We present a probabilistic analysis of a large class of combinatorial optimization problems containing all {\em binary optimization problems} defined by linear constraints and a linear objective function over $\{0,1\}^n$. Our analysis is based on a semirandom input model that preserves the combinatorial structure of the underlying optimization problem by parameterizing which input numbers are of a stochastic and which are of an adversarial nature. This input model covers various probability distributions for the choice of the stochastic numbers and includes {\em smoothed analysis} with Gaussian and other kinds of perturbation models as a special case. In fact, we can exactly characterize the smoothed complexity of binary optimization problems in terms of their worst-case complexity: A binary optimization problem has polynomial smoothed complexity if and only if it admits a (possibly randomized) algorithm with pseudo-polynomial worst-case complexity.
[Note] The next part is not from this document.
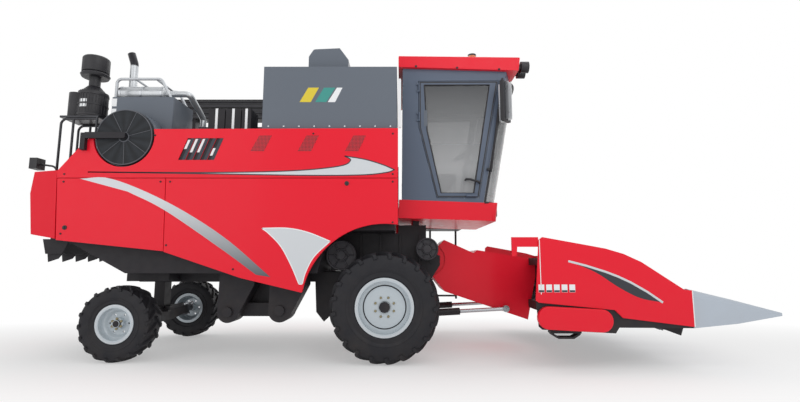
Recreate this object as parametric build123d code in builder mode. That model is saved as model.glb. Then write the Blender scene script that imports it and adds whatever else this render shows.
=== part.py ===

Our analysis is centered around structural properties of binary optimization problems, called {\em winner}, {\em loser}, and {\em feasibility gap}. We show that if the coefficients of the objective function are stochastic, then the gap between the best and second best solution is likely to be of order $\Omega(1/n)$. Furthermore, we show that if the coefficients of the constraints are stochastic, then the slack of the optimal solution with respect to this constraint is typically of order $\Omega(1/n^2)$. We exploit these properties in an adaptive rounding scheme that increases the accuracy of calculation until the optimal solution is found. The strength of our techniques is illustrated by applications to various \npc-hard optimization problems from mathematical programming, network design, and scheduling for which we obtain the first algorithms with polynomial smoothed/average-case complexity.